» Exercise aim
Only the lines from the start of the data through the one containing "rests on z = 0." belong in your answer; return them exactly.

» Data provided
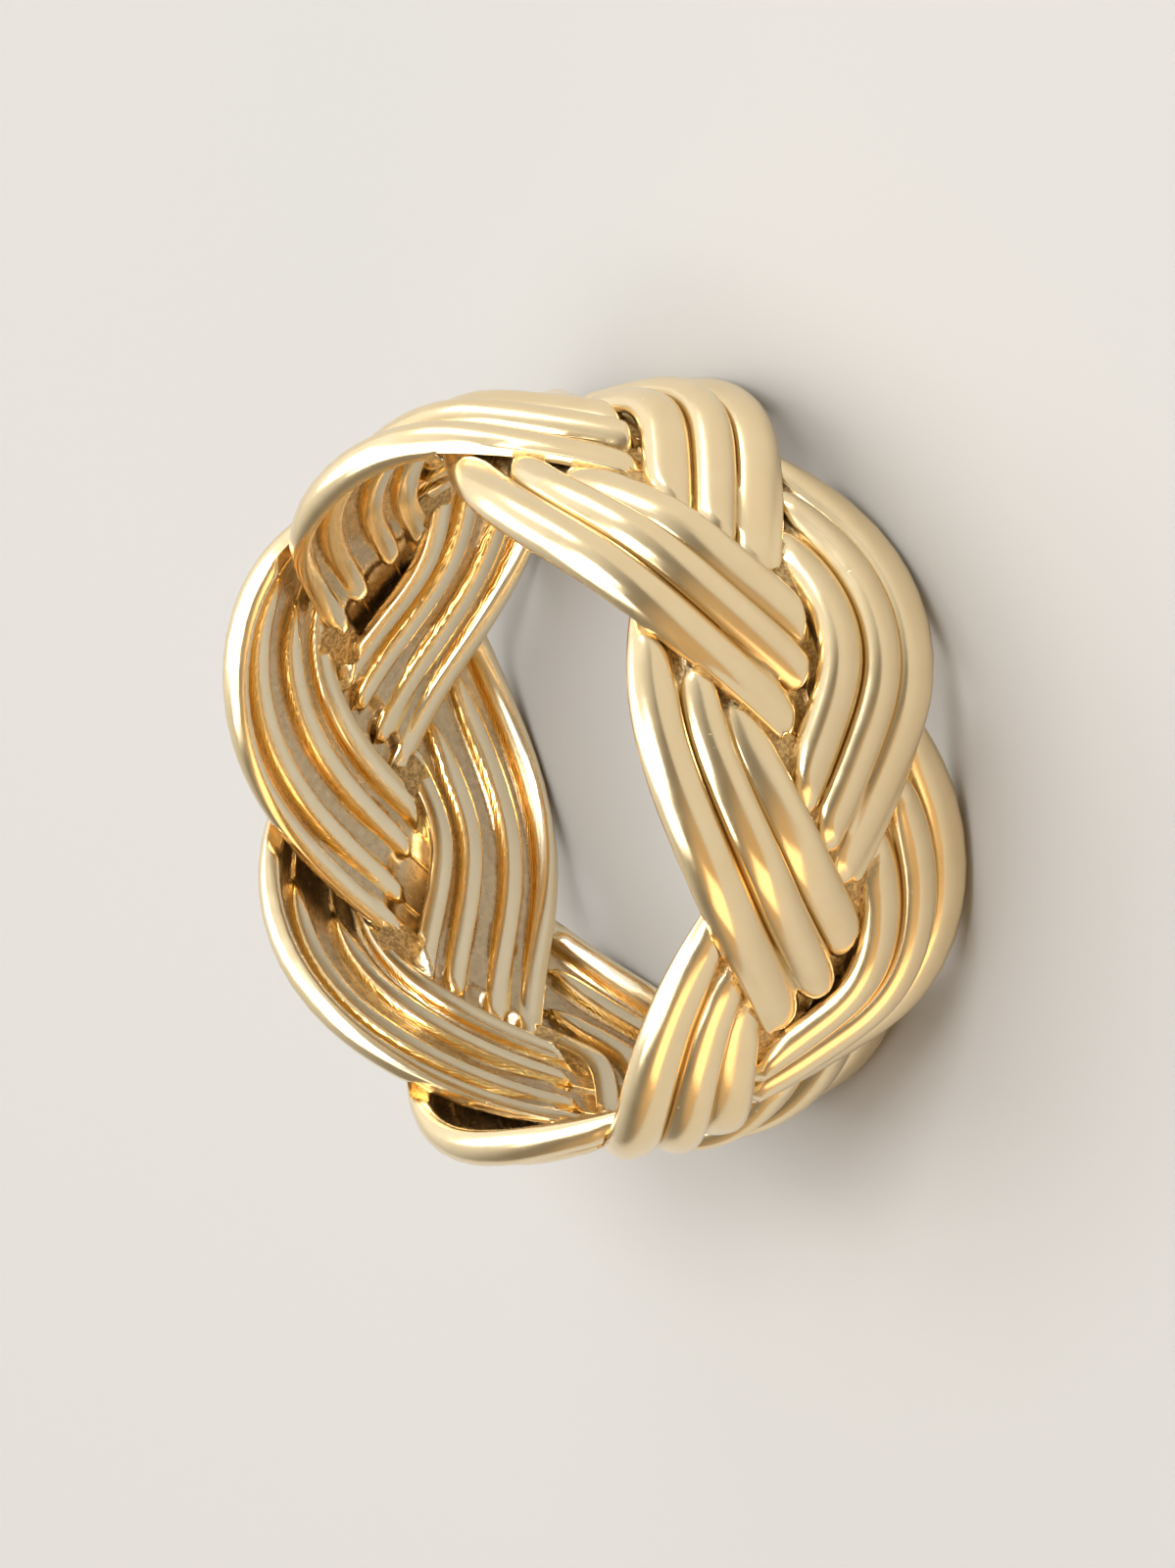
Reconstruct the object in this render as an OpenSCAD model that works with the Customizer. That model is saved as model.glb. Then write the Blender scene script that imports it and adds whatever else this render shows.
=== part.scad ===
// Braided band ring, one continuous three-ribbed strand plaited into a seven-bight band.
// The ring lies on its side: its axis is Z and its lower rim rests on z = 0.

/* [Finger hole] */
// Diameter of the finger hole between the inner faces of the rims
finger_d = 16.9; // [15.7:0.1:19]

/* [Braid] */
// Swing of the strand's middle line either side of the middle of the band
swing = 3.04; // [3:0.01:3.15]
// How far the strand rises where it goes over, and sinks where it goes under
rise = 0.39; // [0.37:0.01:0.45]
// Tilt of the strand's outer face in the middle of a bight, in degrees
bight_tilt = 5.3; // [3:0.1:6]
// Further tilt of the strand's outer face halfway across the band, in degrees
cross_tilt = 4.4; // [3:0.1:5]

/* [Strand] */
// Distance between the two grooves, which is the width of the middle rib
groove_pitch = 1.24; // [1.1:0.01:1.3]
// Height of the middle rib above the grooves
rib_h = 0.42; // [0.3:0.01:0.5]
// Distance from the strand's middle line to the middle of an edge rib
edge_offset = 1.35; // [1.3:0.01:1.36]
// Radius of the rounded edge ribs
edge_r = 0.61; // [0.55:0.01:0.62]
// Depth of the centre of an edge rib below the grooves
edge_drop = 0.38; // [0.34:0.01:0.42]
// Wall between a groove outside and the land behind it inside
wall = 0.36; // [0.33:0.01:0.45]
// Depth of the hollow channels behind the ribs
channel_depth = 0.3; // [0.1:0.01:0.32]
// Width of the channel behind the middle rib
channel_w = 0.6; // [0.4:0.01:0.7]
// Width of the channels behind the edge ribs
outer_channel_w = 0.38; // [0.3:0.01:0.4]
// Width of a channel's sloping side
channel_slope = 0.07; // [0.05:0.01:0.1]

/* [Crossings] */
// Gap between the two layers of a crossing
layer_gap = 0.08; // [0.06:0.01:0.12]
// Sideways gap between the edge of a pass and the pass that dives under it
side_gap = 0.09; // [0.06:0.01:0.12]
// Length over which a pass dives beside the pass that lies over it
dive_ramp = 0.4; // [0.35:0.01:0.45]
// Length over which the underside of a pass drops again beyond the pass that it lies over
hollow_ramp = 0.3; // [0.25:0.01:0.35]
// Thinnest metal in either layer of a crossing
layer_wall = 0.24; // [0.15:0.01:0.26]
// Depth of the gap between the layers below the grooves' mean radius
split_drop = 0.15; // [0.12:0.01:0.18]

/* [Hidden] */
gold = [0.90, 0.78, 0.54];

// The strand closes on itself after three turns of the ring and seven bights.
turns = 3;
bights = 7;
bight_turn = 360 * turns / bights;
bight_step = 360 / bights;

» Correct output
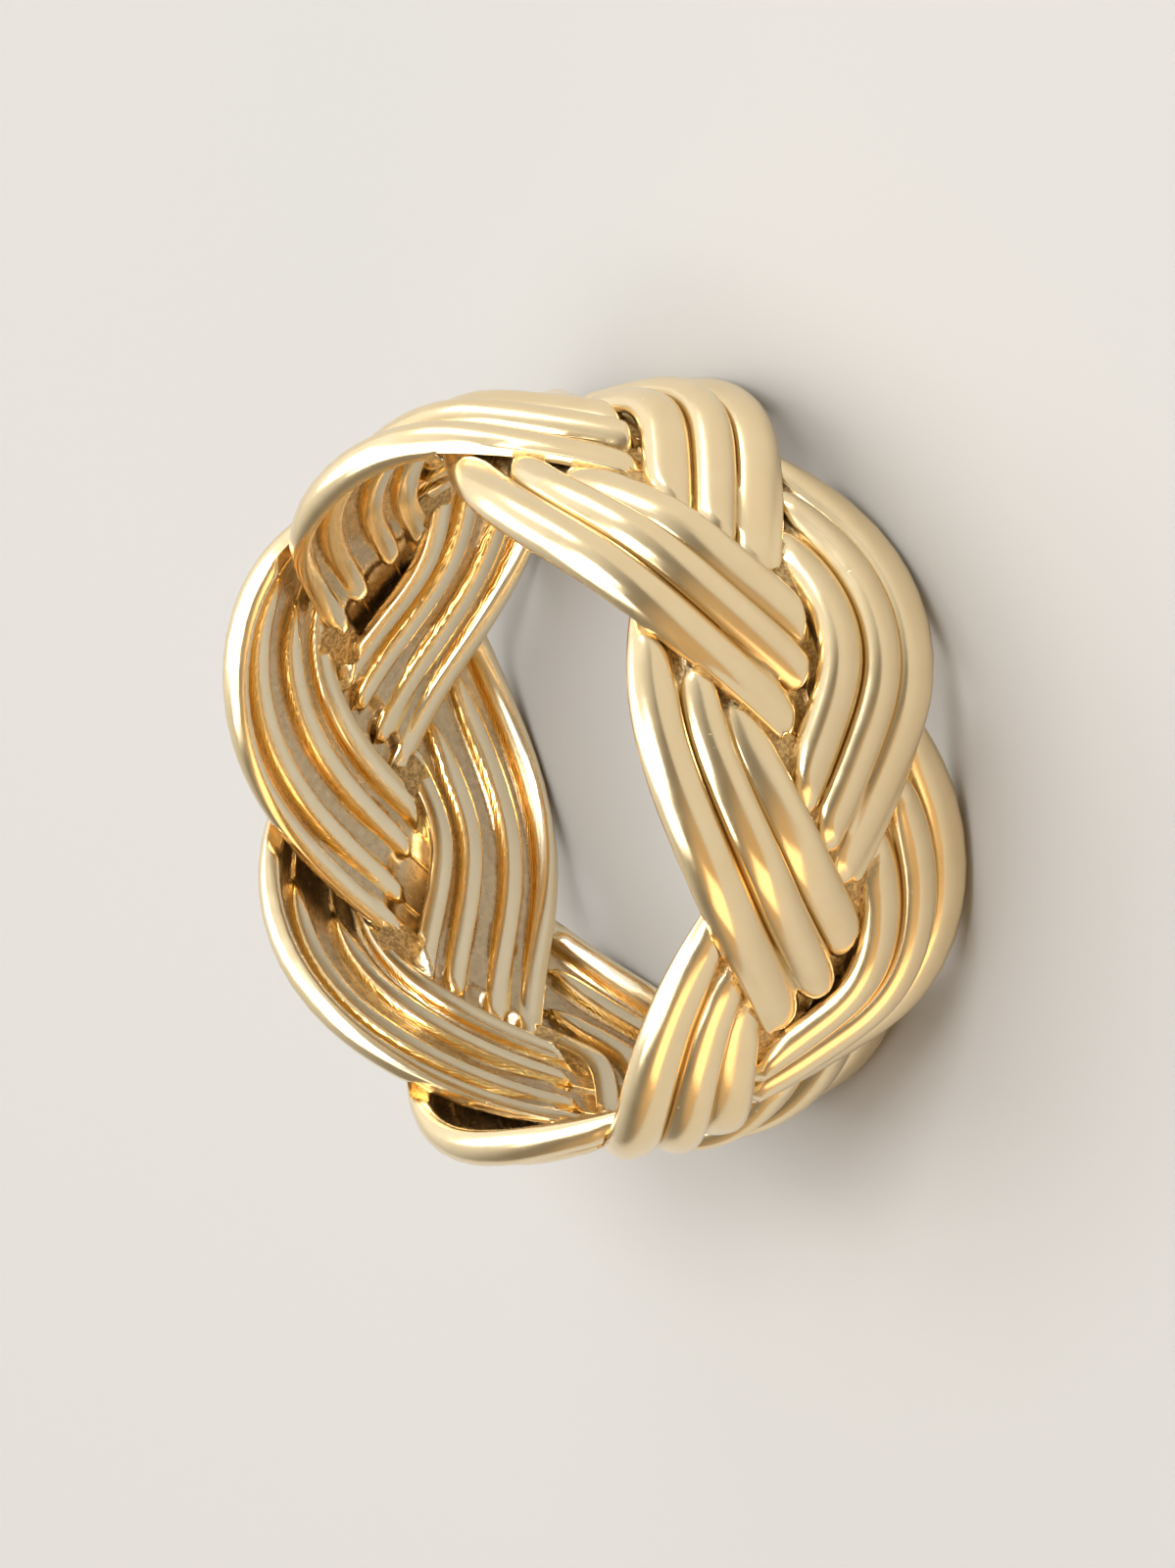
Reconstruct the object in this render as an OpenSCAD model that works with the Customizer. That model is saved as model.glb. Then write the Blender scene script that imports it and adds whatever else this render shows.
=== part.scad ===
// Braided band ring, one continuous three-ribbed strand plaited into a seven-bight band.
// The ring lies on its side: its axis is Z and its lower rim rests on z = 0.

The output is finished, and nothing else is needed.